Are the Marketing Strategies of the Aesthetics Industry Sexist? Part 1: History

Feb 19, 2019

Gender equality has been a constant subject of national debate. As women have had to fight for their voting rights, their medical liberties — even their wages, the American patriarchy has found a new way to discriminate. Through disproportionately targeting women for aesthetic medical marketing and cosmetic reconstruction, the superficiality of social media has served to hold women to a new beauty standard identified by reconstructive surgery. It can be argued that allowing men to define standards of beauty among women has resulted in a movement towards cosmetic procedures, increasing in popularity since their introduction. 

Although the current picture of cosmetic procedures is one of plastic surgery, fillers, and undeniably a Kardashian or two, aesthetic medicine traces its roots back to early India, where nose mutilations and other battle scars were fixed through forehead flap reconstruction. Beginning as a male oriented procedure, aesthetic surgery has seen a radical shift towards women as it rose to fame in America. With the flapper movements of the 1920, facelifts and eyelid corrective surgeries were in vogue, drawing on the desire to attain a thin, androgynous look. Notably, the first “altered” women, Suzanne A. Noel, became a pioneer in the dermatological cosmetic surgery field.

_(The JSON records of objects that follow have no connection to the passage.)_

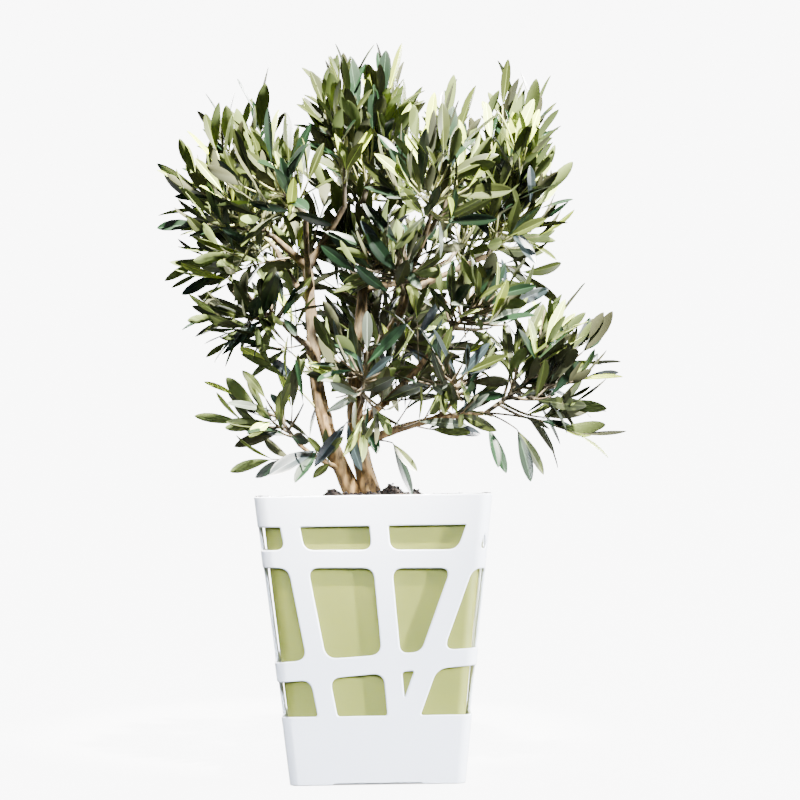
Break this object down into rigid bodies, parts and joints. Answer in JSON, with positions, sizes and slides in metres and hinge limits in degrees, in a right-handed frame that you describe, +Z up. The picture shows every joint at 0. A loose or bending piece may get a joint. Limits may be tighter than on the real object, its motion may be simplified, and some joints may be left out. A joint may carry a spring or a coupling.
{
  "type": "potted olive tree",
  "caption": "Young olive tree with two stems and a round open crown, planted in a tapering square planter whose walls are a leaning lattice over a plain liner pot.",
  "frame": {"origin": "centre of the planter's flat underside, on the surface it stands on", "axes": "+Z up along the planter's axis to the crown, +X to the viewer's right, the front face looks along -Y"},
  "size_m": [0.4828, 0.3597, 0.7676],
  "materials": {
    "planter": "white moulded plastic with a soft satin surface",
    "liner": "pale yellow green moulded plastic, smooth",
    "soil": "dark loose potting soil with small clods",
    "bark": "tan to grey young bark, finely furrowed",
    "foliage": "leathery olive leaves, dull green above and silvery below"
  },
  "bodies": {
    "root": {"planter_cover": "planter", "liner_pot": "liner", "soil": "soil", "trunk": "bark", "bough_left_outer": "bark", "bough_top_left": "bark", "bough_left_mid": "bark", "bough_left_low": "bark", "bough_right_low": "bark", "bough_right_inner": "bark", "bough_right_mid": "bark", "bough_centre_low": "bark", "bough_crown": "bark", "bough_top_centre": "bark", "bough_top_right": "bark", "bough_right_outer": "bark", "bough_front_left": "bark", "bough_front_right": "bark", "bough_heart": "bark", "bough_centre_high": "bark", "bough_back_left": "bark", "bough_back_top": "bark", "bough_back_right": "bark", "bough_back_low": "bark", "foliage_left_outer": "foliage", "foliage_top_left": "foliage", "foliage_left_mid": "foliage", "foliage_left_low": "foliage", "foliage_right_low": "foliage", "foliage_right_inner": "foliage", "foliage_right_mid": "foliage", "foliage_centre_low": "foliage", "foliage_top_centre": "foliage", "foliage_top_right": "foliage", "foliage_right_outer": "foliage", "foliage_front_left": "foliage", "foliage_front_right": "foliage", "foliage_heart": "foliage", "foliage_centre_high": "foliage", "foliage_back_left": "foliage", "foliage_back_top": "foliage", "foliage_back_right": "foliage", "foliage_back_low": "foliage"}
  },
  "joints": []
}
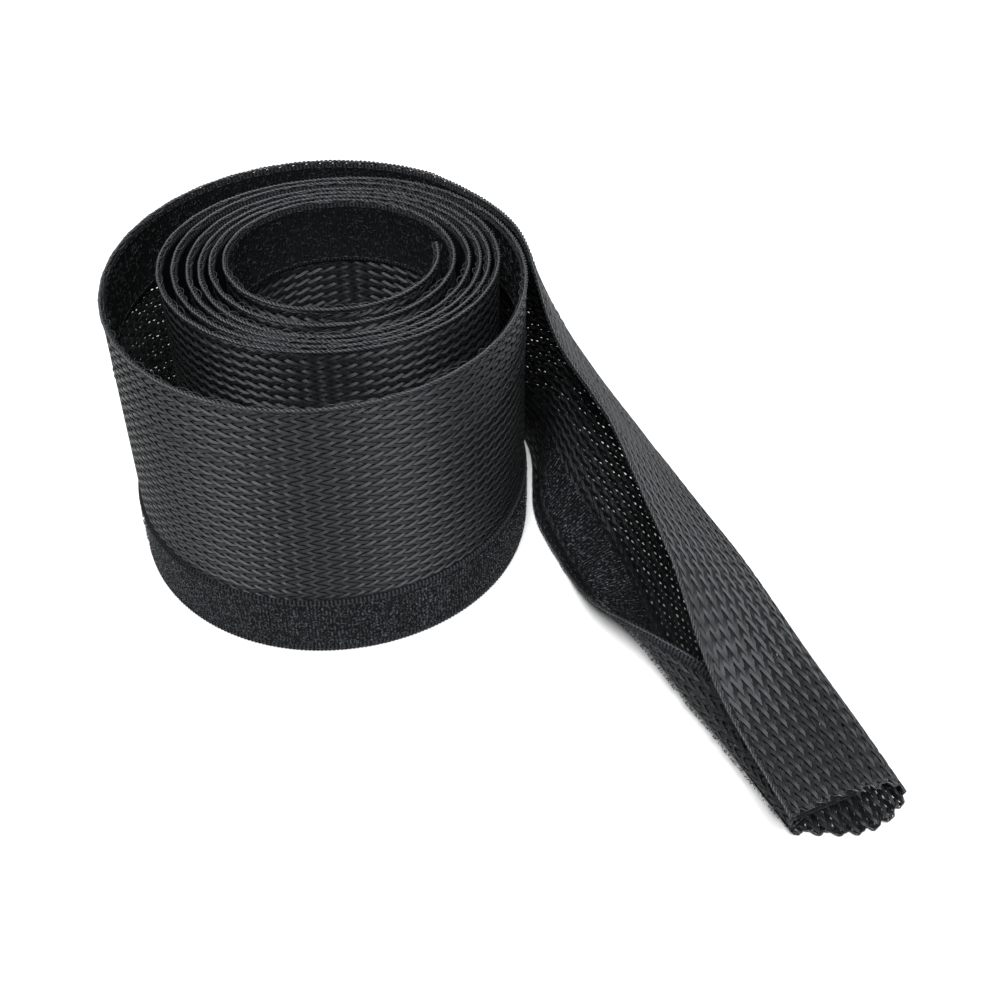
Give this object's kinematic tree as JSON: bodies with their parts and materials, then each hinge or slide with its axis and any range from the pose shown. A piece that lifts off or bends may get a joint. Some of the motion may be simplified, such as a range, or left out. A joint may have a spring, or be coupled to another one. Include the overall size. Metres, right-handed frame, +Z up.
{
  "type": "hook and loop cable sleeve",
  "caption": "Black braided cable sleeve with sewn hook and loop tapes, coiled on its edge, its free end closed to a flat tube.",
  "frame": {"origin": "on the floor, below the middle of the part's outline in plan", "axes": "+Z up across the standing band's width, +X to the right along the longest extent, +Y away from the free end"},
  "size_m": [0.2076, 0.1864, 0.085],
  "materials": {
    "braid": "satin",
    "hook_weave": "matte",
    "loop_weave": "matte"
  },
  "bodies": {
    "root": {"braided_sleeve": "braid", "hook_tape": "hook_weave", "loop_tape": "loop_weave"}
  },
  "joints": []
}
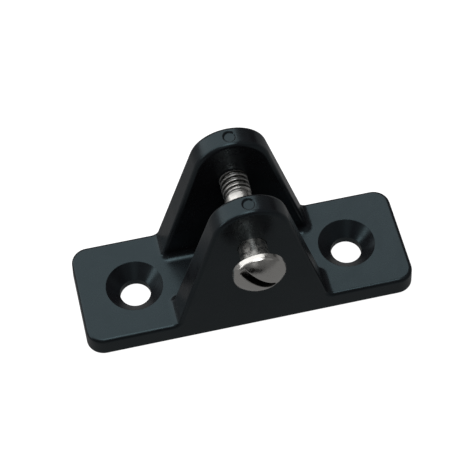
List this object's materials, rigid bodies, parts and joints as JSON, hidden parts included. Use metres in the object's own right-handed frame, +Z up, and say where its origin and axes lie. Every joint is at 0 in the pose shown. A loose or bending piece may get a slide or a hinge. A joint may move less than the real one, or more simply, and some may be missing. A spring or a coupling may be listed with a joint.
{
  "type": "deck hinge",
  "caption": "Moulded two-ear deck hinge with a slotted pivot screw, for the foot of a boat's bimini frame.",
  "frame": {"origin": "centre of the base's underside, where it sits on the deck", "axes": "+X along the base, +Y across it from the screw's head to its tip, +Z up out of the deck"},
  "size_m": [0.0762, 0.0351, 0.0414],
  "materials": {
    "nylon": "semi-gloss black moulded nylon",
    "stainless_steel": "polished stainless steel",
    "brass": "machined brass"
  },
  "bodies": {
    "base": {"hinge_body": "nylon", "threaded_insert": "brass"},
    "screw": {"pivot_screw": "stainless_steel"}
  },
  "joints": [
    {"name": "screw_travel", "type": "slide", "parent": "base", "child": "screw", "axis": [0, -1, 0], "range_m": [-0.0055, 0.0142]}
  ]
}
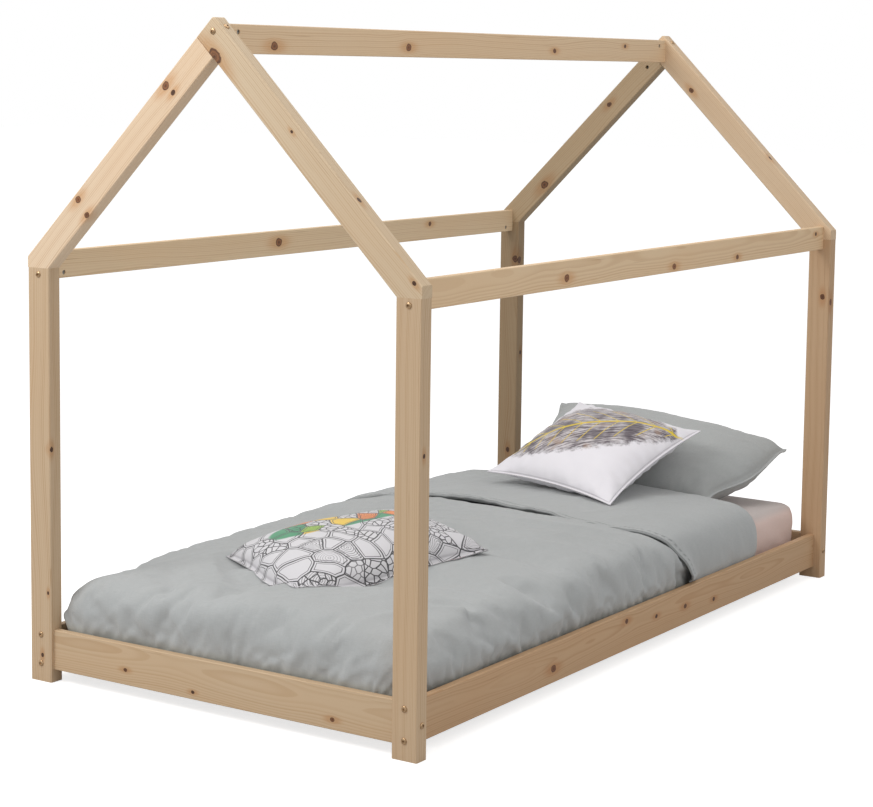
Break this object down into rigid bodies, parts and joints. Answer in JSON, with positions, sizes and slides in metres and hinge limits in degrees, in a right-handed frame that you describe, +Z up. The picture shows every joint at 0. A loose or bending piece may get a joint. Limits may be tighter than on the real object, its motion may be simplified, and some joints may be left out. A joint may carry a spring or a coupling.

The unisex style of the 20s-40s was quickly replaced after WW2, as women were seen as the primary domestic figure in American households. As the nation’s priorities shifted from wartime production and industry, to a redefining of the quintessential American family, an emphasis was placed on maternal roles, culminating in a characteristic 50s-60s focus on the symbolism of breasts. The notorious bullet bra, wasn’t alone in determining a new beauty standard for women; breast augmentation procedures began their ascent to popularity around this era as well. Mammoplasty and breast implants started in 1955, and silicone was concluded to be a satisfactory material for augmentation in 1965. The “full motherly figure” highlighted by hoop skirts and corsets, drove the recognition of a renewed “elegant” and domestic silhouette for women. But as this fashion trend became the victim of resentment, its maternal branding transformed into binding, and was influential in the encouraging of a second wave feminist rumblings — a movement focused on sexual freedom.

More recently, the 90s and 2000s have been crucial in constructing a narrative around aesthetic medical procedures. Bringing celebrities like the Kardashian Clan (infamous for their use of cosmetic procedures) into the American cultural lens has resulted in a societal movement towards anti-aging surgery and other aesthetic medical practices. Exacerbated by the rise of “social media influencers” in marketing tactics,  cosmetic surgery has disproportionately affected women. According to a 2017 ASPS (American Society of Plastic Surgeons) study, women comprise 92% of total cosmetic surgeries, suggesting that the social context of America is comparatively a greater influencing factor in women’s health issues than men’s.

It is necessary to discern a distinction between aesthetic procedure, and aesthetic marketing. This project makes the argument that the marketing of these procedures is sexist; it however does not extend that argument to target the surgery itself. This project will focus on proving whether the social media marketing techniques employed by the aesthetics field are sexist, and analyzing the economic impact of this marketing strategy on an aesthetic medical firm’s revenue, as compared to the impact of traditional pharmaceutical marketing strategies. In doing so, a recommendation for future marketing strategies and advertisement campaigns will be made.